Mr. Rosengren didn't specifically say whether he supports raising interest rates at the central bank's Sept. 20-21 meeting. But his remarks, which echoed a speech in China last month, serve as a warning against becoming too complacent.
Mr. Rosengren's speech puts to rest any thought that a disappointing August employment report might dim his support for higher interest rates. Although he has previously been an outspoken advocate for holding interest rates low, the strength of the labor market and a steep rise in asset prices have caused the Boston chief to support tighter monetary policy.
The unemployment rate now stands at 4.9%, right around policy makers' estimate of the lowest sustainable rate. Mr. Rosengren said continuing tightness in the labor market could push the unemployment rate below full employment in the next year, which would result in labor shortages.
The Fed last raised rates in December to a range between 0.25% and 0.5%.
Mr. Rosengren pointed to rising commercial real estate costs as an indication the economy may be reaching the point where low rates may be doing more harm than good.
And even though the Fed has yet to reach its 2% inflation target, Mr. Rosengren suggested the strong labor market would nudge up consumer prices, citing "modest evidence of the upward pressure on wages and salaries that would support inflation reaching the Federal Reserve's 2% goal."
Mr. Rosengren is among several Fed officials who say the time is coming to raise interest rates. This week San Francisco Fed chief John Williams said it "makes sense" to raise rates "sooner rather than later." And Fed Chairwoman Janet Yellen in August said " the case for an increase in the federal-funds rate has strengthened in recent months."

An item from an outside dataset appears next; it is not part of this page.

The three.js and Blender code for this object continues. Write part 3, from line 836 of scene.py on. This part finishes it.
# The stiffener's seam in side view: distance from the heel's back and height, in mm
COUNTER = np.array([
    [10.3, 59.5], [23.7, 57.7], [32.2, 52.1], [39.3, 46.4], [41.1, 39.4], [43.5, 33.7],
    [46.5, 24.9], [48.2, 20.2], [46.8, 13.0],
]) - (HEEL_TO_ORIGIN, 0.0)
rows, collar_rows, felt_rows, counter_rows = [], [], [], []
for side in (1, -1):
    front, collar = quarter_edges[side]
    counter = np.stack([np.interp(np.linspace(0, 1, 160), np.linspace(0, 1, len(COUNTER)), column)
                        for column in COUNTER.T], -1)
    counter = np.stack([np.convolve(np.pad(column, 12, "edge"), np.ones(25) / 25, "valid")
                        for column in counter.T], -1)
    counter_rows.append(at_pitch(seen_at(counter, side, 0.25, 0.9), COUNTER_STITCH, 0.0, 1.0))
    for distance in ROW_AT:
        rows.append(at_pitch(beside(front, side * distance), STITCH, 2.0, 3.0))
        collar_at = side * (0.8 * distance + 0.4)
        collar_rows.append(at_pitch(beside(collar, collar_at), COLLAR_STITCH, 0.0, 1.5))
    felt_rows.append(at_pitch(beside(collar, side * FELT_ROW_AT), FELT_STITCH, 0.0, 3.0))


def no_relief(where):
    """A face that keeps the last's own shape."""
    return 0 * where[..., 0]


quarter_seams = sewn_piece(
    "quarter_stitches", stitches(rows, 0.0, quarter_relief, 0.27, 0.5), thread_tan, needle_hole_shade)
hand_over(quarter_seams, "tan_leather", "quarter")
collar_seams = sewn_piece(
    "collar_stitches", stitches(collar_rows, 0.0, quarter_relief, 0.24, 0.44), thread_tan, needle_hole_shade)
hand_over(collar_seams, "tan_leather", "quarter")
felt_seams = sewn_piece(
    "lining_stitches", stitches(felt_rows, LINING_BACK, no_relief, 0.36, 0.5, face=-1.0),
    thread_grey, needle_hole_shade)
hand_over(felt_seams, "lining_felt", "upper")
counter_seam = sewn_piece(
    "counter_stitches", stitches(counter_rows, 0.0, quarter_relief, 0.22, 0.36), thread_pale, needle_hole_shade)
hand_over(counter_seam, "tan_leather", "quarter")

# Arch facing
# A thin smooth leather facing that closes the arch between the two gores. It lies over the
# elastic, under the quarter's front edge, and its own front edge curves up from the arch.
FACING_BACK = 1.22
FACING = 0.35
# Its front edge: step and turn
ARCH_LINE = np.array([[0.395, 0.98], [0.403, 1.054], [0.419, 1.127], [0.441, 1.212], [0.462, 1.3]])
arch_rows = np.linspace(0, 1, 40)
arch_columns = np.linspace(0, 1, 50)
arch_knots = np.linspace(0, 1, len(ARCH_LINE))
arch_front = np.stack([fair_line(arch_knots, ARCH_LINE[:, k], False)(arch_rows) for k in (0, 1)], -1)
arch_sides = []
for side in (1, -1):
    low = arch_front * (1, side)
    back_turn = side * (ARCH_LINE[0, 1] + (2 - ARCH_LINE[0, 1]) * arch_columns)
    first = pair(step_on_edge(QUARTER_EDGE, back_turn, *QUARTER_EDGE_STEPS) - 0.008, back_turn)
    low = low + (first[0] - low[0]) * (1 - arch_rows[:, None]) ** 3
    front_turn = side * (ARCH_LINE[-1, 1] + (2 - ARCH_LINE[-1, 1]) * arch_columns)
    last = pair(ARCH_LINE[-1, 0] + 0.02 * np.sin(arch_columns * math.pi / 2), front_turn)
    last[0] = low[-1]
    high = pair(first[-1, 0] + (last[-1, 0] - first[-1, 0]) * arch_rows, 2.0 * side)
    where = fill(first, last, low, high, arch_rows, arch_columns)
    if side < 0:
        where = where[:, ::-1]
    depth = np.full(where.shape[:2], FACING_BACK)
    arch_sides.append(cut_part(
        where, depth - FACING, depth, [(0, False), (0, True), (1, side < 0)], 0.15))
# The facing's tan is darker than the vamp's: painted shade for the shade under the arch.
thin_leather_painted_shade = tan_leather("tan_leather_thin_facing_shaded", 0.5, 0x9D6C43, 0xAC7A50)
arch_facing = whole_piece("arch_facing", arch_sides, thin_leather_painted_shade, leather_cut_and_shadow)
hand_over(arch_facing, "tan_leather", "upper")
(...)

Some Fed officials, however, have been resistant to another rate increase, pointing to soft global growth and the central bank's inability to push inflation up to the target. Fed governor Lael Brainard, who has been among the most vocal to make this argument, is scheduled to give remarks Monday that will be closely watched to gauge her willingness to go along with another rate increase at either the September or the December policy meeting.

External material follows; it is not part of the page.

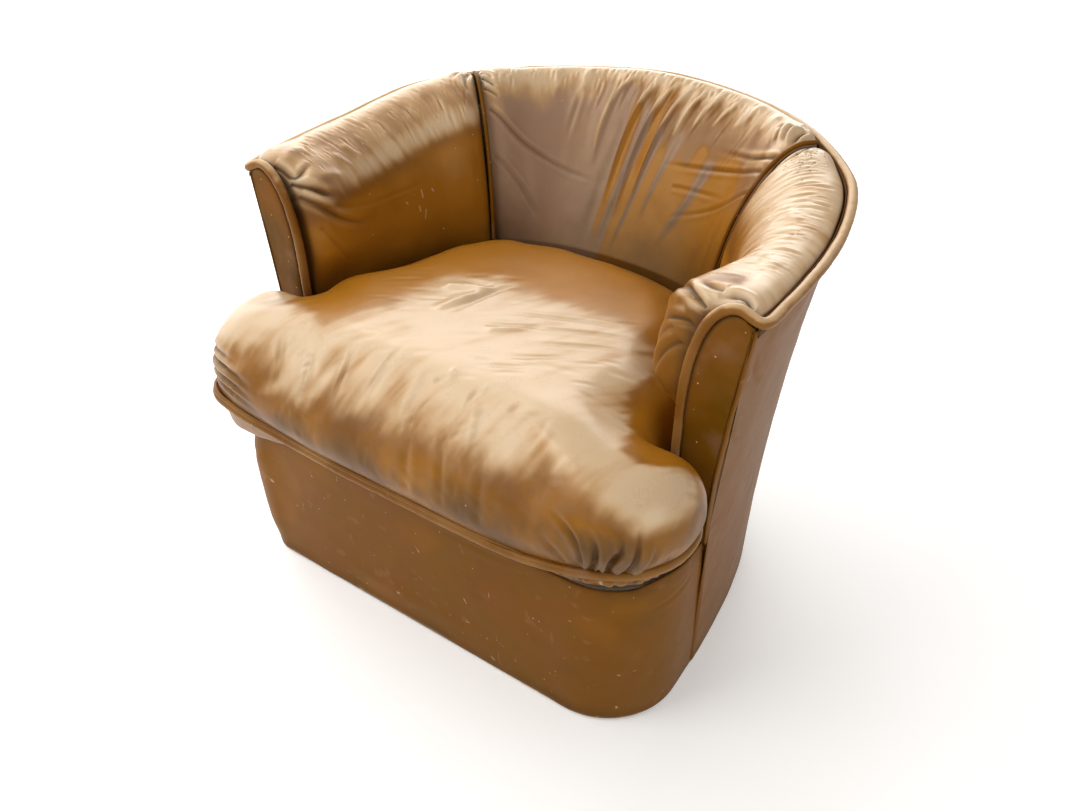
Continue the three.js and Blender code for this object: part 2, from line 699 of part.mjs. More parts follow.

Mr. Rosengren, in his Quincy speech, sought to counter those arguments. He said the U.S. economy has performed well despite the weak global environment, citing the strong stock market and low volatility measures.
He said disappointing economic growth numbers for the U.S. in the first half of the year are likely to rebound in the second half.
And Mr. Rosengren suggested the risks of running the economy too hot outweigh the risks of stifling inflation growth.
The Fed's policy of holding down borrowing costs "increases the chances of driving the core inflation rate closer to the Federal Reserve's 2% target, but it also increases the changes of overheating the economy," he said.